BANTUL,KRJOGJA.com - Bathara Kala sangat kecewa. Pemimpin pasukan Baju Barat tersebut merasa dikhianati raja dewa Sang Hyang Bathara Guru dan para dewa lainnya. Hal itu karena wanita pujaan hatinya, Dewi Sri Sekar, ternyata sudah dijodohkan dengan Bathara Wisnu.
Situasi ini menjadikan Bathara Kala sangat murka. Segera ia menuju Taman Sriwedari, tempat Sri Sekar berada. Ia ingin memaksa sang dewi menjadi istrinya. Tapi, Sri Sekar menolak. Bathara Kala yang kalap lantas membunuh adik Sri Sekar, Suwanda dan Soka. Bahkan, wadbalaya Bathara Kala dari Selamangumpeng ikut mengamuk yang kemudian bisa diredam Bathara Wisnu.

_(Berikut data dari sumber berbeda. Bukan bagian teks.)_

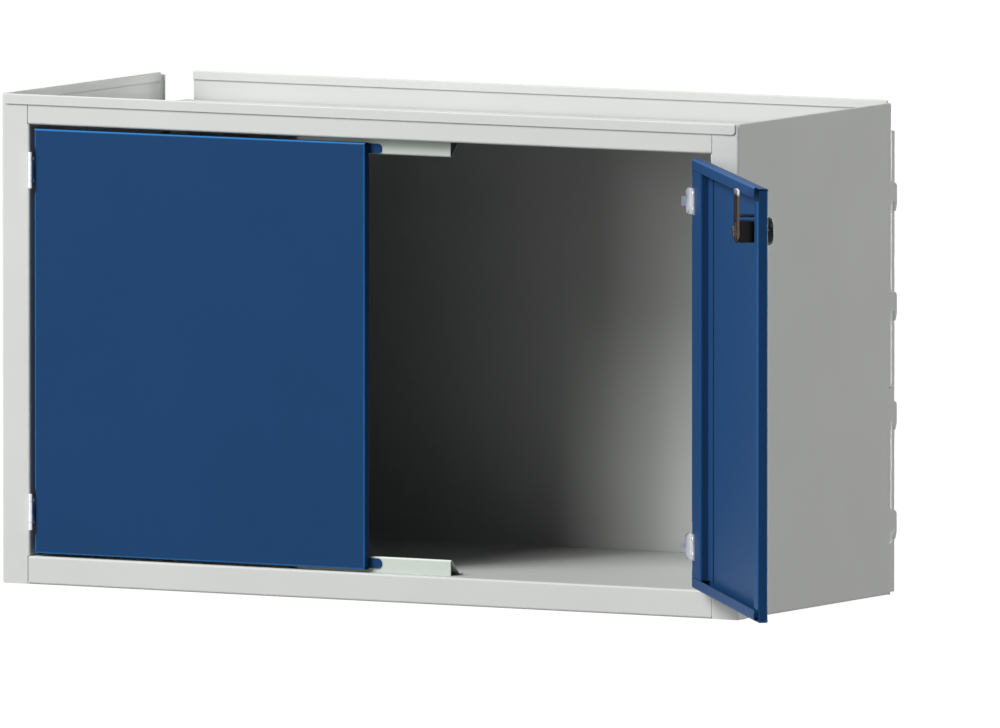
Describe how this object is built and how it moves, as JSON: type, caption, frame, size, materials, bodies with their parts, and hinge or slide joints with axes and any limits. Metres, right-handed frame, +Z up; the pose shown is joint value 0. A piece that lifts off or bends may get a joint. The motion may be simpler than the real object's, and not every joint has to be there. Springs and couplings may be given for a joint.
{
  "type": "double door cabinet",
  "caption": "Sheet-steel cabinet with inset double doors, cam lock, open top tray and rear hooks that hang it between slotted bench uprights.",
  "frame": {"origin": "middle of the width, on the front plane of the uprights that the cabinet hangs on, at the height of its base", "axes": "+X along the width to the side with the lock, +Y back into the uprights, +Z up"},
  "size_m": [0.9504, 0.6053, 0.45],
  "materials": {
    "body_paint": "light grey powder coat, satin",
    "strike_paint": "grey-green powder coat, satin",
    "door_paint": "blue powder coat, satin",
    "zinc_plate": "bright zinc",
    "lock_metal": "nickel plated",
    "lock_black": "black, satin"
  },
  "bodies": {
    "cabinet": {"left_side": "body_paint", "right_side": "body_paint", "floor_panel": "body_paint", "top_tray": "body_paint", "back_panel": "body_paint", "top_strike": "strike_paint", "bottom_strike": "strike_paint", "left_lower_frame_leaf": "zinc_plate", "left_upper_frame_leaf": "zinc_plate", "right_lower_frame_leaf": "zinc_plate", "right_upper_frame_leaf": "zinc_plate", "left_lower_pin": "zinc_plate", "left_upper_pin": "zinc_plate", "right_lower_pin": "zinc_plate", "right_upper_pin": "zinc_plate", "left_frame_rivets": "zinc_plate", "right_frame_rivets": "zinc_plate"},
    "left_door": {"left_door_panel": "door_paint", "left_door_stiffener": "door_paint", "left_lower_door_leaf": "zinc_plate", "left_upper_door_leaf": "zinc_plate", "left_door_rivets": "zinc_plate"},
    "right_door": {"right_door_panel": "door_paint", "right_door_stiffener": "door_paint", "right_lower_door_leaf": "zinc_plate", "right_upper_door_leaf": "zinc_plate", "right_door_rivets": "zinc_plate", "lock_housing": "lock_black", "lock_clip": "zinc_plate"},
    "lock_barrel": {"lock_plug": "lock_metal", "lock_cam": "zinc_plate", "cam_screw": "zinc_plate"}
  },
  "joints": [
    {"name": "left_door_hinge", "type": "hinge", "parent": "cabinet", "child": "left_door", "pos_m": [-0.3526, -0.2975, 0], "axis": [0, 0, -1], "range_deg": [0, 128.4]},
    {"name": "right_door_hinge", "type": "hinge", "parent": "cabinet", "child": "right_door", "pos_m": [0.3526, -0.2975, 0], "axis": [0, 0, 1], "range_deg": [-128.4, 0]},
    {"name": "lock_turn", "type": "hinge", "parent": "right_door", "child": "lock_barrel", "pos_m": [0.54775, -0.54936, 0.378], "axis": [-0.7837, -0.6211, 0], "range_deg": [0, 90]}
  ]
}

Suasana yang tintrim dan menegangkan inilah inti cerita dari lakon 'Sri Tumurun' yang dibawakan Yayasan Siswa Among Beksa dalam Pergelaran Wayang Orang Klasik Gaya Yogyakarta di Pendapa Akademi Komunitas Yogyakarta, Jalan Parangtritis Km 4,5 Sewon Bantul, Senin (10/4/2017) malam. Pementasan ini masih akan digelar hingga Rabu (12/4/2017) mendatang menghadirkan enam sanggar seni tari klasik yang ada di Yogyakarta.

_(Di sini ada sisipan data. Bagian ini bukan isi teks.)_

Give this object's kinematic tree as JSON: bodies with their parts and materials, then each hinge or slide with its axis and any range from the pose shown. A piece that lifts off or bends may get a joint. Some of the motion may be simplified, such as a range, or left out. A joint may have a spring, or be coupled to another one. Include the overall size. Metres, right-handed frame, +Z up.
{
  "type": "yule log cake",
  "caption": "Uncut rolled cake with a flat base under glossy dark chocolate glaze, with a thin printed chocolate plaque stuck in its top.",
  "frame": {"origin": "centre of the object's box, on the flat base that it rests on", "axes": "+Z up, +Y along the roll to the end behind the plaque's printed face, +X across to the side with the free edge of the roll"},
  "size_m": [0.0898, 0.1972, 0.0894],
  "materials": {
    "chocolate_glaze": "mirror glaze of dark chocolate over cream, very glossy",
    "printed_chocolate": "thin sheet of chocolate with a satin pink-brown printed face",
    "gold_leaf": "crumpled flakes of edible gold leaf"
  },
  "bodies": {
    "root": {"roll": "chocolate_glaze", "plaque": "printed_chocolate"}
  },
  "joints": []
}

"Pada sejarahnya, wayang orang klasik gaya Yogyakarta ini lahir dan berkembang di dalam Kraton Yogyakarta. Seiring waktu, akhirnya seni tradisi klasik ini juga berkembang pesat di luar benteng kraton. Lahirnya wayang orang di dalam kraton tidak lepas dari sarana pembentukan karakter sehingga bukan cuma semata tontonan," tutur Kepala Bidang Adat dan Seni Tradisi Dinas Kebudayaan DIY Setyawan Sahli sela kegiatan.
Upaya pembentukan karakter melalui pergelaran wayang orang ini menurut pria yang akrab disapa Iwan tersebut, karena dalam cerita yang disajikan berisi banyak pilihan bagi manusia apakah ingin menjadi orang baik atau jahat. Sebab, banyak karakter tokoh yang dihadirkan bisa menjadi teladan dalam kehidupan keseharian manusia.

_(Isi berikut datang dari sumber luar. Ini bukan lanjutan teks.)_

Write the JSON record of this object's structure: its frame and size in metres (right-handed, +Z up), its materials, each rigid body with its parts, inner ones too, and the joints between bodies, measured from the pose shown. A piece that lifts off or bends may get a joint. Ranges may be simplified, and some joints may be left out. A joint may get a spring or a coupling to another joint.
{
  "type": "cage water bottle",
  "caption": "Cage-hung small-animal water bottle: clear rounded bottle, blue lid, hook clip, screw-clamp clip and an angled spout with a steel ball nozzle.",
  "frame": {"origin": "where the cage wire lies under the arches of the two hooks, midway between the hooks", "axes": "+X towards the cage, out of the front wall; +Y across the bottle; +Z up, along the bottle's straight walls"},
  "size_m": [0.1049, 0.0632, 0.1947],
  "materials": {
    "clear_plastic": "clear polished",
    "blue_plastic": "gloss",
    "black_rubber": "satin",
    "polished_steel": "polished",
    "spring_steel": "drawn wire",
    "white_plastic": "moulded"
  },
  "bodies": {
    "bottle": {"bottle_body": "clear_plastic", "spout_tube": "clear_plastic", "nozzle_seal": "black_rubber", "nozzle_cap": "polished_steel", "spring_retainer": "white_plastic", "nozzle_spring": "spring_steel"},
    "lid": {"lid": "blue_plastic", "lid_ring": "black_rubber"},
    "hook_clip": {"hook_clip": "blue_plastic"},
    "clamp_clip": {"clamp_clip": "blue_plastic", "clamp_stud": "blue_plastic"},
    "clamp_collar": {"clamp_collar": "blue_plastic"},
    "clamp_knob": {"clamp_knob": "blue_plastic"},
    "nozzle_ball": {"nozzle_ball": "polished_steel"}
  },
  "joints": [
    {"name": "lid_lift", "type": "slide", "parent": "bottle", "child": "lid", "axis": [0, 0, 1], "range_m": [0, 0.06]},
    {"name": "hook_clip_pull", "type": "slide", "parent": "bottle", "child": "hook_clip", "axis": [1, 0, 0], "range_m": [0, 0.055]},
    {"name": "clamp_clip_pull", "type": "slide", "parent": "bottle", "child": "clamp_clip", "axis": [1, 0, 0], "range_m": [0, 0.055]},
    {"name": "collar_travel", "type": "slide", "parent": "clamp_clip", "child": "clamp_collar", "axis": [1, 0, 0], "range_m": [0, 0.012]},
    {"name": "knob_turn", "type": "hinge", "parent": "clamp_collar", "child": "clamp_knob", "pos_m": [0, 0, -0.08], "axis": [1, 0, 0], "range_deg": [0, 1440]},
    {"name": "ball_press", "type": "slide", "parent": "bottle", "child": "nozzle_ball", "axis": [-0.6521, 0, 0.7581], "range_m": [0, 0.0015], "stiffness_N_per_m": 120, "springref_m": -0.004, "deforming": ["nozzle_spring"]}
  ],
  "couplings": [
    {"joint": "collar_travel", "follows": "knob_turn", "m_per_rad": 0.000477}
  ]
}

"Karena itu sudah menjadi tanggungjawab dan kewajiban pemerintah untuk menghidupkan kembali pentas wayang orang sebagai tontonan yang sarat tuntunan sekaligus media pembelajaran dan pendidikan bagi masyarakat" kata Iwan.
Terpisah Kepala Seksi Seni Tradisi Klasik Dinas Kebudayaan DIY Purwiani mengatakan pementasan ini menjadi upaya untuk memetakan potensi wayang orang di Yogyakarta melalui keberadaan sanggar seni klasik. Sehingga ke depan akan lebih mudah dalam upaya pembinaan.
Cerita 'Sri Tumurun' sendiri berlanjut saat Dewi Sri Sekar diminta turun ke dunia dan dilahirkan kembali menjadi Dewi Citrawati. Sementara Raden Suwanda menitis ke tubuh Bambang Sumantri dan Raden Soka menjelma menjadi Bambang Sokrasana.